A common point raised by Kuhn’s critics is that while paradigms are scientific frameworks distinct from reality, Kuhn describes the relationship between frameworks in a contradictory manner. However, the paradigm Kuhn later revised and mentioned after The Structure of Scientific Revolutions differs somewhat. If a paradigm were merely a formal framework for understanding science, it would indeed be distinct from reality. The argument is that the way scientists perceive the world involves more than a formal framework. Two uses of ‘paradigm’ are as follows: First, ‘paradigm’ encompasses the shared assumptions of a specific scientific community. Second, it carries the meaning of partially isolating specific assumptions. Isn’t it problematic to transform and apply this ambiguously defined paradigm whenever it seems necessary in the process of scientific development?
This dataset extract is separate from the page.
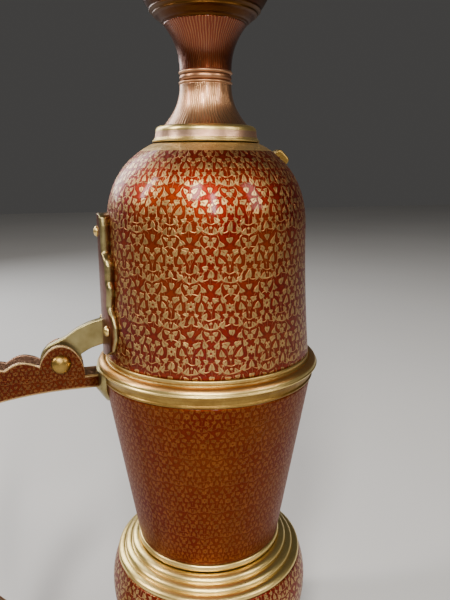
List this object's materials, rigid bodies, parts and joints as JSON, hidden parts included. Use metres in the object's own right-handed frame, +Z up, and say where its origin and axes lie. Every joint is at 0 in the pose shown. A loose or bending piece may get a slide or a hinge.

Furthermore, in Kuhn’s theory, the question arises regarding how far to extend the category when explaining past and subsequent theories. Applying the paradigm theory to each scientific theory requires considerable effort. Considering that explaining phenomena with a simple theory is likely closer to truth, Kuhn’s paradigm theory for explaining scientific development seems unsuitable.
In this way, by comparing and explaining paradigms that are incommensurable and incomparable, and by using the contradictory term “local holism,” Kuhn avoids direct attack. Using ambiguous and ambiguous expressions to make rebuttal against falsification and counterexamples difficult seems to contradict the logic that the better the scientific theory, the closer its simplicity is to truth.